Personalized payment techniques: How to leverage big data for hospital financial success

Often times, big data is discussed in terms of the clinical insight it offers physicians and researchers in the realm of population health and behavioral change, but such data can also offer insight to inform more immediate actions, such as payer negotiations or identifying personnel productivity. All of these actions — both long- and short-term — influence hospital success.

"We've survived for a lot of years with regards to small data, and now there's just been an onslaught of accumulation of information, everything from your mobile phone to your car," said T. Scott Law, founder and CEO of a leading revenue cycle management services provider Zotec Partners, in a recent webinar hosted by Becker's Hospital Review. "Everything you do is collecting data points that can be impactful for business."

Mr. Law talked about the Google effect, or the idea that people are no longer ever at a loss for answers because of powerful search engines. With data, gut reactions and personal bias have been essentially eliminated from business decisions because the data provide many of the sought-after answers.

For example, one radiology practice conducts 300,000 procedures per year, which generates approximately 250,000 claims per year. One claim requires about 350 data elements. That equates to 87,500,000 pieces of data elements each year from just one radiology practice. Four practices with similar case volumes would generate nearly 350 million data elements a year, such as social data, demographic information, social patterns, clinical data and buying patterns, including when patients like to pay their bill.

"You can bring all those things together under one data warehouse to get a feel for what kind of information you can stratify into those actionable data items," Mr. Law said.

Zotec Partners' platform draws from the troves of data to create personas of individuals and payers to optimize the billing process by determining an individual's propensity to pay or the propensity for friction. Knowing these tendencies ahead of time allows hospitals to tailor billing interactions and collection techniques to individuals to minimize friction and maximize collections.

Based on a person's characteristics and tendencies, hospitals can decide how to best interact with an individual and ultimately collect money. For example, a patient's demographics can suggest the likelihood that he will respond to a text message notification about medical bills versus receiving bills in the mail.

Understanding patients' proclivities toward payment is increasingly central to billing and collections as the healthcare industry becomes more consumer-centric, especially in an era when high-deductible health plans are more popular and patients carry more responsibility for their coverage, according to Mr. Law. "We've transformed this business, which used to be a physician-to-carrier relationship, into a physician-to-patient or -consumer relationship," he said. "That forces consumers to do what consumers do, and consumers want to have that Amazon or Uber or Google search experience with their healthcare."

With patients relying on their time-tested consumer behaviors and tendencies in the healthcare industry, it is incumbent on hospitals to meet consumers where they are. This is where big data can come into play.

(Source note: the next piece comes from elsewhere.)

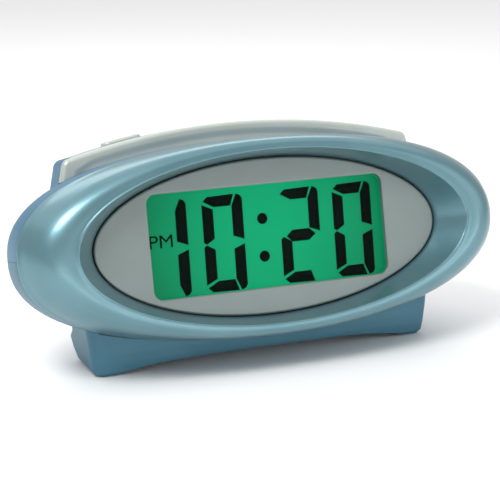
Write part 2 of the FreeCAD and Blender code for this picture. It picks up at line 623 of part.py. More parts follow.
def alarm_switch_body():
    return block(SLIDER_U + SLIDER_TRAVEL / 2, SLIDER_V, 10.0, 5.0, REAR_INNER + 1.4, REAR_INNER + 5.4)


def foot_pads():
    return lie_down(group(pad_solids(0.0)))


PIECES = {
    "front_bezel": front_bezel, "display_panel": display_panel, "display_lens": display_lens,
    "lcd_segments": lcd_segments, "lcd_cell": lcd_cell, "lcd_holder": lcd_holder,
    "backlight_guide": backlight_guide, "backlight_leds": backlight_leds, "zebra_strips": zebra_strips,
    "main_board": main_board, "controller_chip": controller_chip, "quartz_crystal": quartz_crystal,
    "capacitors": capacitors, "board_screws": board_screws, "top_cap": top_cap, "upper_shell": upper_shell,
    "lower_shell": lower_shell, "case_screws": case_screws, "rear_cover": rear_cover,
    "rear_screws": rear_screws, "battery_door": battery_door, "battery_cells": battery_cells,
    "battery_springs": battery_springs, "battery_contacts": battery_contacts,
    "battery_leads": lambda: leads([(-20.0, 11.0), (20.0, 11.0)], BAY_FLOOR + GAP, BOARD_BACK - GAP / 2),
    "piezo_sounder": piezo_sounder,
    "sounder_leads": lambda: leads([(SOUNDER_U - 3, SOUNDER_V), (SOUNDER_U + 3, SOUNDER_V)], -39.5,
                                   BOARD_BACK - GAP / 2),
    "key_board": key_board, "key_switches": key_switches, "key_board_screws": key_board_screws,
    "key_ribbon": lambda: block(45.0, 1.0, 12.0, 0.5, KEY_BOARD_FRONT + GAP / 2, BOARD_BACK - GAP / 2),
    "alarm_slider": alarm_slider, "alarm_switch_body": alarm_switch_body,
    "snooze_button": snooze_button, "snooze_switch": snooze_switch, "snooze_board": snooze_board,
    "foot_pads": foot_pads,
}
for key_name, (key_u, key_v) in KEY_PLACES.items():
    PIECES[key_name] = lambda u=key_u, v=key_v: rear_key(u, v)


def main():
    os.makedirs("parts", exist_ok=True)
    for name, make in PIECES.items():
        shape = stand_up(make())
        shape.exportStep("parts/" + name + ".step")
        box = shape.BoundBox
        print(f"{name}: valid {shape.isValid()}, {len(shape.Solids)} solids, {shape.Volume:.0f} mm3, "
              f"x {box.XMin:.1f} {box.XMax:.1f} y {box.YMin:.1f} {box.YMax:.1f} z {box.ZMin:.1f} {box.ZMax:.1f}")


main()
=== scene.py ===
# %% [markdown]
# # An oval alarm clock, dressed in Blender
# The clock arrives from CAD as a fixed frame: every node already stands in its place, in metres.
# This script gives each visible piece its real surface. The main mouldings are grown again as finer
# meshes on the same dimensions, and nodes whose shape is already right only get a better material.

# %% Load the frame
import json
import math
import bpy
import numpy as np
from mathutils import Matrix, Vector


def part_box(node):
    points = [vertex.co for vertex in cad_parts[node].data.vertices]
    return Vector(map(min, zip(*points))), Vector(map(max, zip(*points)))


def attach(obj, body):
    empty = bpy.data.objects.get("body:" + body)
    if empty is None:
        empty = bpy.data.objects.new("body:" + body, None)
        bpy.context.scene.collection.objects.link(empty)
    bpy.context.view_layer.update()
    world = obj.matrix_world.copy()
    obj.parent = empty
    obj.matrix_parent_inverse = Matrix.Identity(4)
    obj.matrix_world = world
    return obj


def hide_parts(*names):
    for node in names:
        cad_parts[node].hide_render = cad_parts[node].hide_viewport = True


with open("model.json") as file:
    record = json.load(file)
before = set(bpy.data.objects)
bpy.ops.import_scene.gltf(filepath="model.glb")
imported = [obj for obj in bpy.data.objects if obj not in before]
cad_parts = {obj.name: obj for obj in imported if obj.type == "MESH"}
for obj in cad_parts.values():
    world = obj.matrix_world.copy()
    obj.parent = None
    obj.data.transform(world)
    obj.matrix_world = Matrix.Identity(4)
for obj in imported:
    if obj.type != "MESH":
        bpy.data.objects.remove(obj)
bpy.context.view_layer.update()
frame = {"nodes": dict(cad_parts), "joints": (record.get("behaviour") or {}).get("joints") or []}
nodes = frame["nodes"]
scene = bpy.context.scene

# %% [markdown]
# ## The face frame
# The whole front leans back, so it is easiest to measure in a frame that leans with it: x to the right
# along the display, y up the face, z out of it, in millimetres, zero at the middle of the silver panel.
# The keys on the back press straight towards the face, so their joint axis gives the lean. The display
# lens sits squarely behind the window, at a known depth, so its box gives the place.

# %% Work out the face frame
MM = 0.001
LENS_DEPTH = 2.35              # the lens's middle behind the panel's front
joints = {joint["name"]: joint for joint in frame["joints"]}
OUT = np.array(joints["hour_key_press"]["axis"], float)    # from the back towards the face
LEAN = math.asin(OUT[2])
lens_low, lens_high = (np.array(corner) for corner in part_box("display_lens"))
FACE = (lens_low + lens_high) / 2 + LENS_DEPTH * MM * OUT
FACE_MATRIX = Matrix.Translation(FACE) @ Matrix.Rotation(math.pi / 2 - LEAN, 4, "X") @ Matrix.Scale(MM, 4)
print(f"the face leans {math.degrees(LEAN):.2f} degrees, its middle is {FACE[2] * 1000:.1f} mm up")

# %% [markdown]
# ## Camera
# It looks from the left and a little above, from far enough away that the long face keeps its shape.

# %% Camera
VIEW_AZIMUTH, VIEW_ELEVATION = math.radians(-23.05), math.radians(15.44)
VIEW_DISTANCE, LENS_MM = 576.3 * MM, 113.16
AIM = Vector(FACE) + Vector((-8.42, 0.09, -4.71)) * MM
back = Vector((math.sin(VIEW_AZIMUTH) * math.cos(VIEW_ELEVATION),
               -math.cos(VIEW_AZIMUTH) * math.cos(VIEW_ELEVATION), math.sin(VIEW_ELEVATION)))
camera = bpy.data.objects.new("camera", bpy.data.cameras.new("camera"))
camera.data.lens = LENS_MM
camera.location = AIM + back * VIEW_DISTANCE
camera.rotation_mode = "QUATERNION"
camera.rotation_quaternion = (-back).to_track_quat("-Z", "Y")
scene.collection.objects.link(camera)
scene.camera = camera
scene.view_settings.view_transform = "Standard"
print("camera at", [round(c, 3) for c in camera.location])

# %% [markdown]
# ## Writing node sums as sums
# A pattern or a shape rule is easier to read as an expression than as boxes and wires. `Value` wraps one
# output, and the usual signs between values add Math nodes. `Graph.add` makes any other node.


# %% Node helpers
class Value:
    """One node output, which can be added, multiplied, raised and so on."""

    def __init__(self, graph, socket):
        self.graph, self.socket = graph, socket

    def _with(self, operation, first, second=None):
        sources = {"_0": first} if second is None else {"_0": first, "_1": second}
        return self.graph.add("ShaderNodeMath", {"operation": operation}, **sources)

    def __add__(self, other):
        return self._with("ADD", self, other)

    def __sub__(self, other):
        return self._with("SUBTRACT", self, other)

    def __mul__(self, other):
        return self._with("MULTIPLY", self, other)

    def __truediv__(self, other):
        return self._with("DIVIDE", self, other)

    def __rtruediv__(self, other):
        return self._with("DIVIDE", other, self)

    def __pow__(self, other):
        return self._with("POWER", self, other)

    def __radd__(self, other):
        return self._with("ADD", other, self)

    def __rsub__(self, other):
        return self._with("SUBTRACT", other, self)

    def __rmul__(self, other):
        return self._with("MULTIPLY", other, self)

    def __rpow__(self, other):
        return self._with("POWER", other, self)

    def __abs__(self):
        return self._with("ABSOLUTE", self)

    def __mod__(self, other):
        return self._with("FLOORED_MODULO", self, other)

    def call(self, operation, other=None):
        """Any Math node that has no sign of its own, such as COSINE or LESS_THAN."""
        return self._with(operation, self, other)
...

"You should be mindful of who you're dealing with on a patient-by-patient block so you can customize the patient experience and get the best results," Mr. Law said.

Not only is billing and collections the lifeblood for hospitals to remain financially sound, but it may play into patient satisfaction scores as well. If a billing technique increases a patient's frustration with the hospital, it ties to a patient's propensity to complain. A 2016 study found 74 percent of satisfied patients paid their medical bills in full, compared to 33 percent of their lesser satisfied counterparts.

"The juice might not be worth the squeeze to go after them with hard collection techniques," Mr. Law said, because that frustration could translate into overall dissatisfaction and negatively impact hospital quality measures. "You have to think through the entire transaction and impact on an entire organization with regards to these items."

Hospitals can also use such data to glean insight on business analytics and physician benchmarking. Zotec Partners' technology can demonstrate which billing and collection process changes are producing a profit, according to Mr. Law. Users can see which locations and times of service produce the most desirable outcomes, and leverage that information to more effectively staff facilities during peak hours and peak patient volumes.

"It makes a [positive impact] to know what you're working on is either producing an ROI or a contribution to the overall organization," he said.